Your data device is connected to the internet via your gateway router to your Internet Service Provider. Once your message leaves your Internet Service Provider (ISP), it enters an Internet backbone router. This is where Google or Yahoo etc. picks up your message and guides it to the closest data center. To provide the best possible user experience, Google for instance tries to pick up your requests as early as possible from the local ISP, so they have built an extensive Internet backbone across the U.S.
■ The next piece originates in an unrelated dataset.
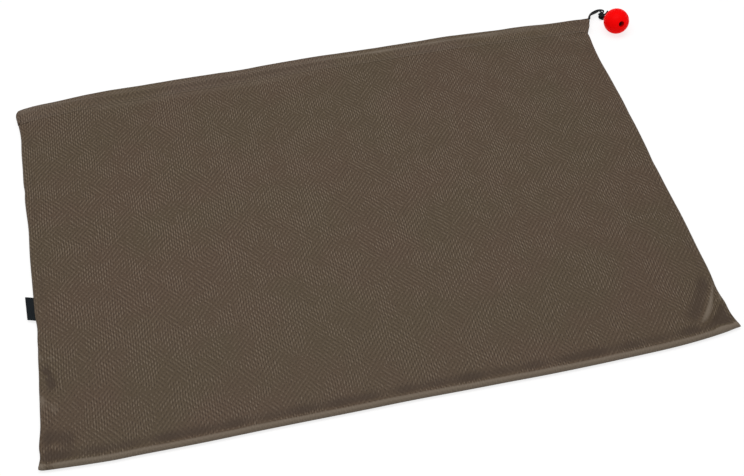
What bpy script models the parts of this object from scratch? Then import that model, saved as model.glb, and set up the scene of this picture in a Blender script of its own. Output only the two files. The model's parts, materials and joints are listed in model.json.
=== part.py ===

There is a paramount need to secure your personal data. Data in your message is protected with a wide range of security measures. Security cameras, iris scans and fingerprint scans are installed at the centers and these are just a few of the measures that are taken to secure and protect your information. There are three areas of focus in the security of the data centre, namely physical security; protection of the data and reliability of operations.
Companies like Google run some of the greenest data centers in the world. In fact, Google were the first major Internet services company to gain external certification of their high environmental standards. One way they save energy is by keeping the temperature on their server floors at a warm 26.7 degrees Celsius, thus saving thousands of dollars in air conditioning costs. That means they don’t need as much energy-intensive air-conditioning, and their employees get to wear shorts to work.
Data centre energy efficiency best practices are:
1. Measure Power Usage Effectiveness
2. Manage Air Flow
3. Adjust Thermostat
4. Utilise Free Cooling
5. Optimise Power Distribution
Temperature monitors and airflow simulations are used to design highly efficient networking rooms. One of the ways to keep the cold areas cold and the hot areas hot is by using plastic curtains similar to those used in a commercial refrigerator.
When your email reaches the data center, it needs some guidance on where to go next. The networking room sends your message on its way, directing it to the servers that handle Gmail.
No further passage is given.